Former leading whistleblower Tony De Las Heras believes NRL referees would be able to properly police a blanket ban on lifting tackles, which could be in effect as early as next season.
De Las Heras, who now works in the development of junior referees for the NSW Rugby League Referees Association, has lent his support to the change after a spate of dangerous lifting tackles in the past month.
The NRL competition committee is likely to ponder the crackdown, akin to the banning of the shoulder charge, when it meets at the end of the season.
Newcastle's Alex McKinnon fractured both the C4 and C5 vertebrae in his neck as a result of a lifting tackle against Melbourne, in which Storm player Jordan McLean assisted two other teammates already grappling with the forward. McLean was suspended for seven weeks.
And De Las Heras has indicated there would be grounds to eradicate the lifting tackle altogether from rugby league, following on from a ban on the third man in a tackle, which targets below the knees of a stationary player.
"I don't think you should be able to lift at all," De Las Heras said. "The NRL has, this year, brought in a rule outlawing the third man and it's a great thing if they're stationary.

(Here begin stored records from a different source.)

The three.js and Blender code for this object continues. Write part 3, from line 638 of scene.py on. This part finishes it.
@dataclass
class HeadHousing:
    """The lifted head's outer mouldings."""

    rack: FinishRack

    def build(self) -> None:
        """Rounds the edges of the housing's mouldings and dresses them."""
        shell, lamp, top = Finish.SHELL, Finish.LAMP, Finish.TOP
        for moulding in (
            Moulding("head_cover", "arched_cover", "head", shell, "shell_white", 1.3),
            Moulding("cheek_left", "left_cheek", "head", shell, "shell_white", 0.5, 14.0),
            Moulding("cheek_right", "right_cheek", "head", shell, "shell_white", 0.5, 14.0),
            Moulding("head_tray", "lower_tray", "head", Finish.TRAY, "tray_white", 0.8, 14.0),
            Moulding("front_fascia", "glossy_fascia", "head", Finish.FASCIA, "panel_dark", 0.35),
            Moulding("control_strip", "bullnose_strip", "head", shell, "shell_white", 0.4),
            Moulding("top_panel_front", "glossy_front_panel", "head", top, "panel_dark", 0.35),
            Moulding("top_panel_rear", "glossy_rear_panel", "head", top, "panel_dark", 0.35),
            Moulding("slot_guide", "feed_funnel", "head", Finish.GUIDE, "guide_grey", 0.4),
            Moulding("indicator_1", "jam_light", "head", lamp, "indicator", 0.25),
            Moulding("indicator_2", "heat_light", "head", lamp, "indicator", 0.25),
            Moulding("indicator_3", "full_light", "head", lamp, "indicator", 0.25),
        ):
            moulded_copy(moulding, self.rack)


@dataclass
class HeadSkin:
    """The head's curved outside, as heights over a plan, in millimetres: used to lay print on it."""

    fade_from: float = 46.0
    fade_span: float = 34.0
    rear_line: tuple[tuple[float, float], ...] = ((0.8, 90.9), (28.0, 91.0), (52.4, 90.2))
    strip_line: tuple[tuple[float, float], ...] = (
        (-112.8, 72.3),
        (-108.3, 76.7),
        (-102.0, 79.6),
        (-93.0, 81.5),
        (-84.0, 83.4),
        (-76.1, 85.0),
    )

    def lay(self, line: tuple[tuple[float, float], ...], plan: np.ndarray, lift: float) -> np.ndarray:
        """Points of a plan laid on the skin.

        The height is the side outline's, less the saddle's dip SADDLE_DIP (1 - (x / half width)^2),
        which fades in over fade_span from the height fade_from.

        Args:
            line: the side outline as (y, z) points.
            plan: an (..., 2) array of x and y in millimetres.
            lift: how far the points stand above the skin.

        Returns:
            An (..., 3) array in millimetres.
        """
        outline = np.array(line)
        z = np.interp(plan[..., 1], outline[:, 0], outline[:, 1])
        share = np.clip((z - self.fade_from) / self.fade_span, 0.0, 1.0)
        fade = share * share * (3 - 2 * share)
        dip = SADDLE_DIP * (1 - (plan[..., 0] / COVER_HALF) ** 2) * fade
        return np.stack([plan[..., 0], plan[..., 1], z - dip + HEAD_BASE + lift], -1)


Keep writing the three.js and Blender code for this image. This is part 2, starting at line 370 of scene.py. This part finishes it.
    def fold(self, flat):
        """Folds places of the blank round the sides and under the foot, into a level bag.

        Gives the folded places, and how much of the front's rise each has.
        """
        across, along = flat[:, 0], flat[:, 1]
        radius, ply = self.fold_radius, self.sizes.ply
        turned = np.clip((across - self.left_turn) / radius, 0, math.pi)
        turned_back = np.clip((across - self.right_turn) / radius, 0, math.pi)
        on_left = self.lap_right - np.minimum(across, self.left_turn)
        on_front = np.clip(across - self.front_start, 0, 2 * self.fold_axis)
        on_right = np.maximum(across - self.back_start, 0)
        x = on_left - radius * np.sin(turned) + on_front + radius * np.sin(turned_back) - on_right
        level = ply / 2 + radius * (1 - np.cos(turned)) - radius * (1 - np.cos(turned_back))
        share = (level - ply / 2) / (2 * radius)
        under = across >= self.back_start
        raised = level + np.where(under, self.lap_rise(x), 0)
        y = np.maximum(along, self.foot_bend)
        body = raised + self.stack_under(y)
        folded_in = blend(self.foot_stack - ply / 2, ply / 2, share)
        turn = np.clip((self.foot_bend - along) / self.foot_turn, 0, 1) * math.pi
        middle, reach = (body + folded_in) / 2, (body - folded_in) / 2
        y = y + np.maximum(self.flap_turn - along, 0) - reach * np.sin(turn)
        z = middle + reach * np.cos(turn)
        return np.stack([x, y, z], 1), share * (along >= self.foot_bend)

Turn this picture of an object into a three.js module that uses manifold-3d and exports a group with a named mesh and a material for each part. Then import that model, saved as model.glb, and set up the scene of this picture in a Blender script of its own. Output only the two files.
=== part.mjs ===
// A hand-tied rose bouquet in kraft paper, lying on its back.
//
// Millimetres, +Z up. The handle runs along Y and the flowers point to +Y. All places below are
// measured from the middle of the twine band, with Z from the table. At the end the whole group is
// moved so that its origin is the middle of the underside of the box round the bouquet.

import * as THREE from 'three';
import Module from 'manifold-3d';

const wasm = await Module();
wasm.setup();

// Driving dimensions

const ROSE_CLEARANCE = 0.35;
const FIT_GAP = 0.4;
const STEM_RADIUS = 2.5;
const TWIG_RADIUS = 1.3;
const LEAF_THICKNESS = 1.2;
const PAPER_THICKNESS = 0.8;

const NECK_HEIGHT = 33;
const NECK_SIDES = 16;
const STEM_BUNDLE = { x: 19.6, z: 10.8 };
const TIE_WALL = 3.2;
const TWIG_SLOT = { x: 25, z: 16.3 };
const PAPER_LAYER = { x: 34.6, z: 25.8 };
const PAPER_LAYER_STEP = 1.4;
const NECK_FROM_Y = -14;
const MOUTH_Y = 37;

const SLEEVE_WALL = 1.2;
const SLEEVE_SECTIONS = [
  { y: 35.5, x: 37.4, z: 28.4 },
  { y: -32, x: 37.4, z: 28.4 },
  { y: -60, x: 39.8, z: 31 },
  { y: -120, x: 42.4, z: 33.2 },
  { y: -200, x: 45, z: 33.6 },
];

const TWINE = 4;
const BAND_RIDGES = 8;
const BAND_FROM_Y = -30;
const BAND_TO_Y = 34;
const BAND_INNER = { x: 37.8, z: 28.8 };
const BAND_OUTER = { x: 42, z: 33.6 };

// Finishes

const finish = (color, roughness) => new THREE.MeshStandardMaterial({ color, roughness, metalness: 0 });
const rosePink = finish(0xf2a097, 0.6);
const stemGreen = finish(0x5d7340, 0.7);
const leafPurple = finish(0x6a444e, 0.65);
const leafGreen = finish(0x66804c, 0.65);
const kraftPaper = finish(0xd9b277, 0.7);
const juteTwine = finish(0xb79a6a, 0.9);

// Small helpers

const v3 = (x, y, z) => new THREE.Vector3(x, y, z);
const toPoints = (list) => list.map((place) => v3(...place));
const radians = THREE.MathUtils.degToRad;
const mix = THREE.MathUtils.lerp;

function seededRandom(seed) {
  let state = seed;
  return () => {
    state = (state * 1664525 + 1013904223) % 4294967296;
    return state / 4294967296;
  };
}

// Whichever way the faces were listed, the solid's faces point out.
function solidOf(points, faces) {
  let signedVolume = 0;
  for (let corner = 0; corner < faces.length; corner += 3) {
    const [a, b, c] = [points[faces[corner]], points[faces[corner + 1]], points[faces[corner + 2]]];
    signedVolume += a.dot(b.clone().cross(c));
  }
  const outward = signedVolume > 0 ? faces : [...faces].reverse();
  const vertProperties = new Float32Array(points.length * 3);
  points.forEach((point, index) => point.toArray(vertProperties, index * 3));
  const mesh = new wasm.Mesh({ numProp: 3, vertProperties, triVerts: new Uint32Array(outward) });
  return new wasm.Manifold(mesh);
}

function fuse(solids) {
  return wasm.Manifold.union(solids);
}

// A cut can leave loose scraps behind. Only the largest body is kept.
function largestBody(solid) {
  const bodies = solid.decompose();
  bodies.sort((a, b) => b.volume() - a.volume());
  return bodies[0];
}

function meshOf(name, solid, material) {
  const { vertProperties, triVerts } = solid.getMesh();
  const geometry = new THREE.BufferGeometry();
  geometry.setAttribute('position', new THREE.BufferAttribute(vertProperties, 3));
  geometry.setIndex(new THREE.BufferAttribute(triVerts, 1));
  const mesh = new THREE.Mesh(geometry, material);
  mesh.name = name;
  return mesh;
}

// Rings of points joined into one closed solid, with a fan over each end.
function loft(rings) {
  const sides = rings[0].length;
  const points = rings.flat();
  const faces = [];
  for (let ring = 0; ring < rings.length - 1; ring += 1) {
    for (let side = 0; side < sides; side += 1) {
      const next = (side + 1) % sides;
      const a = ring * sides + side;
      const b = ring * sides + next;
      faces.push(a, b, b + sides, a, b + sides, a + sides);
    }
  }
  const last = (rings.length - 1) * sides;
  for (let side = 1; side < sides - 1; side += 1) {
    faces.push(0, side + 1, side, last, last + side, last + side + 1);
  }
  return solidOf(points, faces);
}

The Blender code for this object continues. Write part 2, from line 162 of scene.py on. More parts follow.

"There's still a place for the old-fashioned classic one-on-one tackle, but as the attacking player you're on a hiding to nothing [if you're stationary and there's more than one defender in the tackle].
"It wouldn't be hard to police [the lifting tackle] at all.
"You've got the pocket referee behind play anyway ... get the pocket referee to say 'Don't lift'. But the major responsibility will fall onto the coaches and players."
St George Illawarra forward Jack de Belin faces a week on the sideline for his lifting tackle on Sam Burgess in the second half of the Dragons' NRL loss to South Sydney on Saturday night.
He will cop a week with an early guilty plea for the grade-one dangerous throw.
Teammate Jason Nightingale was also slugged with a grade-one careless high tackle charge for his shot on Apisai Koroisau, but will be free to take on Melbourne on Monday night with an early guilty plea.
Nightingale's fellow international winger Brett Morris escaped sanction for an innocuous shoulder charge which was also placed on report.
The Dragons' rap sheet stemmed from a controversial beating at the hands of the Bunnies, fuelled by an 8-1 penalty count at one stage in favour of South Sydney.
Normally mild-mannered skipper Ben Creagh engaged in a running battle all night with officials and later lamented new laws which prevent captains from talking to referees outside of stoppages.
De Las Heras said there needed to be some leeway in the rules to allow captains to understand why their side was being penalised.
"The thing is in years gone by the captain coming and talking to the referee was only a ploy to allow the defensive line to get set - even if it might have been for the most simple call in the world," he said.
"If there's a contentious decision you should actually tell the captain what's going on.
"The Dragons were getting smashed in the penalties. If there's a succession of penalties he [the referee] has got to call time off."